Alito responded that it seems odd that 34 states were “caught off guard.” Only eight opt-out states signed on to an amicus brief that argued that the states didn't realize this consequence of not establishing an exchange, he said. But, Verrilli replied, 22 states argued that they didn't understand the connection between establishing an exchange and the availability of subsidies.
Scalia and Alito suggested that something might be done going forward to remedy any problems caused by a ruling for the challengers. Do we expect that Congress will “just sit there” and do nothing, Scalia asked. Theoretically, Congress could act, Verrilli said. But, he added, as a practical matter it would be virtually impossible for a state to establish an operating exchange in time for the 2015 tax year.
Verrilli concluded by saying that “irresolvable conflicts” as to the meanings of other parts of the law would arise under the challengers' interpretation.
Kennedy asked Verrilli final questions about whether the law is ambiguous and, thus, the IRS's interpretation is entitled to deference. Verrilli answered that Section 36B delegates authority to the IRS and that the deference rule “applies to big questions, as well as small.”
Kazman declined to predict an outcome, but said he was “hopeful” the court would side with the challengers.

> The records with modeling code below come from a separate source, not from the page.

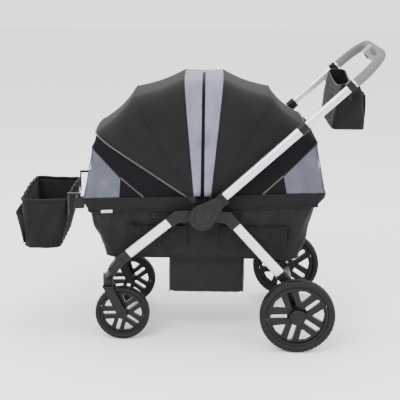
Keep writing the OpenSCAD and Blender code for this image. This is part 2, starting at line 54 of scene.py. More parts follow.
def mesh_grid(name, points, wrap_u=False, wrap_v=False, cap_u=False):
    """A quad mesh from points[u][v], wrapped round in u or v where asked.
    The UV map counts real distance in metres along the first row and column."""
    nu, nv = points.shape[:2]
    index = np.arange(nu * nv).reshape(nu, nv)
    faces, spots = [], []
    du = np.linalg.norm(np.diff(points[:, nv // 2], axis=0), axis=1)
    dv = np.linalg.norm(np.diff(points[nu // 2], axis=0), axis=1)
    s = np.concatenate([[0], np.cumsum(du), [du.sum() + du.mean()]])
    t = np.concatenate([[0], np.cumsum(dv), [dv.sum() + dv.mean()]])
    for i in range(nu if wrap_u else nu - 1):
        for j in range(nv if wrap_v else nv - 1):
            a, b = (i + 1) % nu, (j + 1) % nv
            faces.append([index[i, j], index[a, j], index[a, b], index[i, b]])
            spots += [(s[i], t[j]), (s[i + 1], t[j]), (s[i + 1], t[j + 1]), (s[i], t[j + 1])]
    if cap_u:
        for row in (index[0], index[-1]):
            half = nv // 2
            for j in range(half - 1):
                faces.append([row[j], row[j + 1], row[nv - 2 - j], row[nv - 1 - j]])
                spots += [(0, t[j]), (0, t[j + 1]), (0.002, t[j + 1]), (0.002, t[j])]
    mesh = bpy.data.meshes.new(name)
    mesh.from_pydata(points.reshape(-1, 3).tolist(), [], [[int(k) for k in f] for f in faces])
    uv = mesh.uv_layers.new(name="UVMap")
    uv.data.foreach_set("uv", np.array(spots, np.float32).ravel())
    mesh.polygons.foreach_set("use_smooth", [True] * len(mesh.polygons))
    bm = bmesh.new()
    bm.from_mesh(mesh)
    bmesh.ops.recalc_face_normals(bm, faces=bm.faces)
    bm.to_mesh(mesh)
    bm.free()
    obj = bpy.data.objects.new(name, mesh)
    bpy.context.scene.collection.objects.link(obj)
    return obj


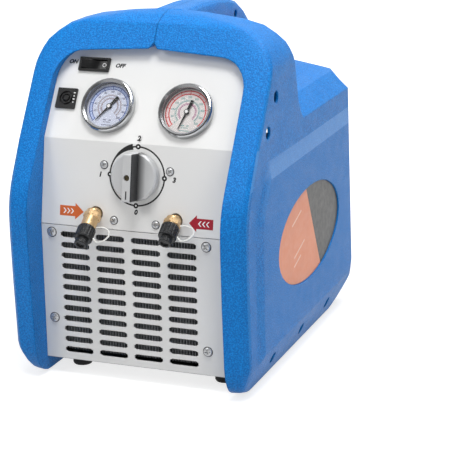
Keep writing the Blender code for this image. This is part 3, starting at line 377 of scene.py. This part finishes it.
def soft_shading():
    """Rounded faces shade as one: joined corners, with edges kept sharp by their bend."""
    group = bpy.data.node_groups.new("soft_shading", "GeometryNodeTree")
    for way in ("INPUT", "OUTPUT"):
        group.interface.new_socket("Geometry", in_out=way, socket_type="NodeSocketGeometry")
    start = group.nodes.new("NodeGroupInput")
    end = group.nodes.new("NodeGroupOutput")
    clear = group.nodes.new("GeometryNodeRemoveAttribute")
    clear.inputs["Name"].default_value = "custom_normal"
    weld = group.nodes.new("GeometryNodeMergeByDistance")
    weld.inputs["Distance"].default_value = 0.000005
    smooth = group.nodes.new("GeometryNodeSetShadeSmooth")
    smooth.domain = "FACE"
    crisp = group.nodes.new("GeometryNodeSetShadeSmooth")
    crisp.domain = "EDGE"
    crisp.inputs["Shade Smooth"].default_value = False
    bend = group.nodes.new("GeometryNodeInputMeshEdgeAngle").outputs["Unsigned Angle"]
    area = group.nodes.new("GeometryNodeFieldOnDomain")
    area.data_type = "FLOAT"
    area.domain = "FACE"
    group.links.new(group.nodes.new("GeometryNodeInputMeshFaceArea").outputs[0], area.inputs[0])

    def result(operation, *values):
        node = group.nodes.new("ShaderNodeMath")
        node.operation = operation
        for socket, value in zip(node.inputs, values):
            if isinstance(value, float):
                socket.default_value = value
            else:
                group.links.new(value, socket)
        return node.outputs[0]

    steep = result("GREATER_THAN", bend, math.radians(24))
    slight = result("GREATER_THAN", bend, math.radians(9.5))
    large = result("GREATER_THAN", area.outputs[0], 0.0003)
    group.links.new(result("MAXIMUM", steep, result("MULTIPLY", slight, large)), crisp.inputs["Selection"])
    chain = [start, clear, weld, smooth, crisp, end]
    for a, b in zip(chain, chain[1:]):
        group.links.new(a.outputs[0], b.inputs[0])
    return group


SOFT = soft_shading()
for _, names in FAMILIES:
    for name in names:
        obj = NODES[name]
        obj.modifiers.new("soft_shading", "NODES").node_group = SOFT
        weighted = obj.modifiers.new("weighted_normals", "WEIGHTED_NORMAL")
        weighted.keep_sharp = True


# ---------------------------------------------------------------- mesh helpers, in local millimetres

def slab(bm, outline, low, high):
    """A flat outline with a thickness."""
    rows = [[bm.verts.new((x, y, z)) for x, y in outline] for z in (low, high)]
    for i in range(len(outline)):
        j = (i + 1) % len(outline)
        bm.faces.new([rows[0][i], rows[0][j], rows[1][j], rows[1][i]])
    bm.faces.new(rows[0][::-1])
    bm.faces.new(rows[1])


def band(bm, inner, outer, start, end, low, high, steps=48):
    """A strip of a ring. inner and outer are radii or functions of the share of the way round."""
    closed = abs(abs(end - start) - 360) < 1e-6
    count = steps if closed else steps + 1
    rows = []
    for i in range(count):
        share = i / steps
        a = math.radians(start + (end - start) * share)
        radii = [r(share) if callable(r) else r for r in (inner, outer)]
        rows.append([bm.verts.new((r * math.cos(a), r * math.sin(a), z))
                     for r, z in ((radii[0], low), (radii[1], low), (radii[1], high), (radii[0], high))])
    pairs = list(zip(rows, rows[1:])) + ([(rows[-1], rows[0])] if closed else [])
    for a, b in pairs:
        for k in range(4):
            bm.faces.new([a[k], a[(k + 1) % 4], b[(k + 1) % 4], b[k]])
    if not closed:
        bm.faces.new(rows[0][::-1])
        bm.faces.new(rows[-1])


def lathe(bm, profile, steps):
    """A profile of radius and height, from the axis outwards and back to the axis."""
    rings = []
    for r, z in profile:
        if r == 0:
            rings.append([bm.verts.new((0, 0, z))])
        else:
            turns = [2 * math.pi * i / steps for i in range(steps)]
            rings.append([bm.verts.new((r * math.cos(t), r * math.sin(t), z)) for t in turns])
    for a, b in zip(rings, rings[1:]):
        for i in range(steps):
            j = (i + 1) % steps
            quad = [a[i % len(a)], a[j % len(a)], b[j % len(b)], b[i % len(b)]]
            face = [v for k, v in enumerate(quad) if v is not quad[k - 1]]
            if len(face) > 2:
                bm.faces.new(face)


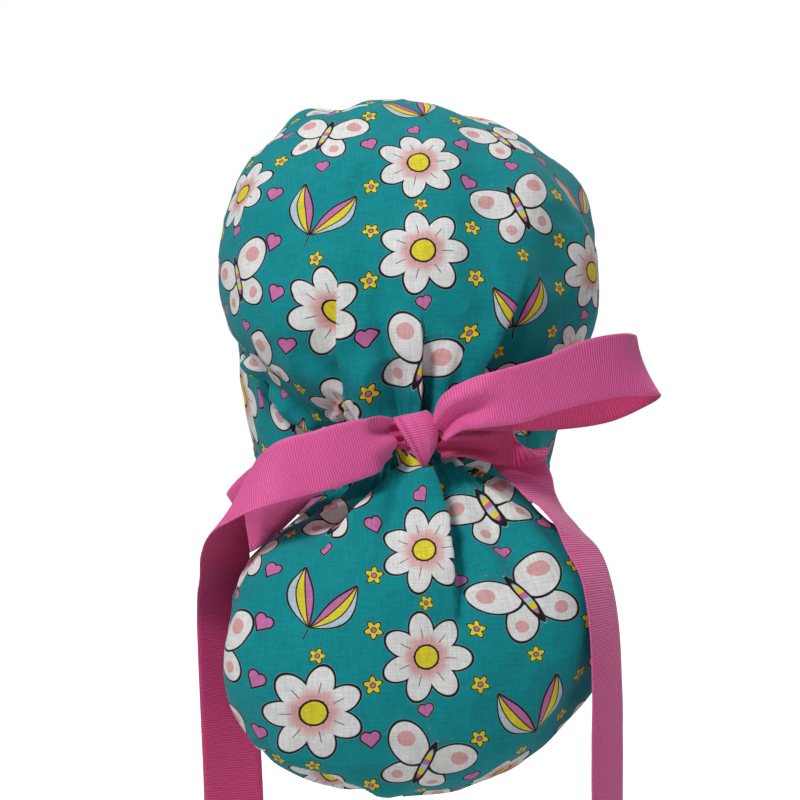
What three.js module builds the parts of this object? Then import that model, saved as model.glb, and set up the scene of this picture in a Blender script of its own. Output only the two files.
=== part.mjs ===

Lazarus, on the other hand, predicted at least five votes for the government, with either Kennedy or Roberts as the swing vote. Kennedy likely will find one of two things, he said: either that Section 36B is unambiguous and compels the challengers' interpretation, and is unconstitutional; or that it is reasonable to interpret Section 36B as allowing for subsidies to be paid to individuals who buy insurance on federally facilitated exchanges and thus avoid draconian consequences.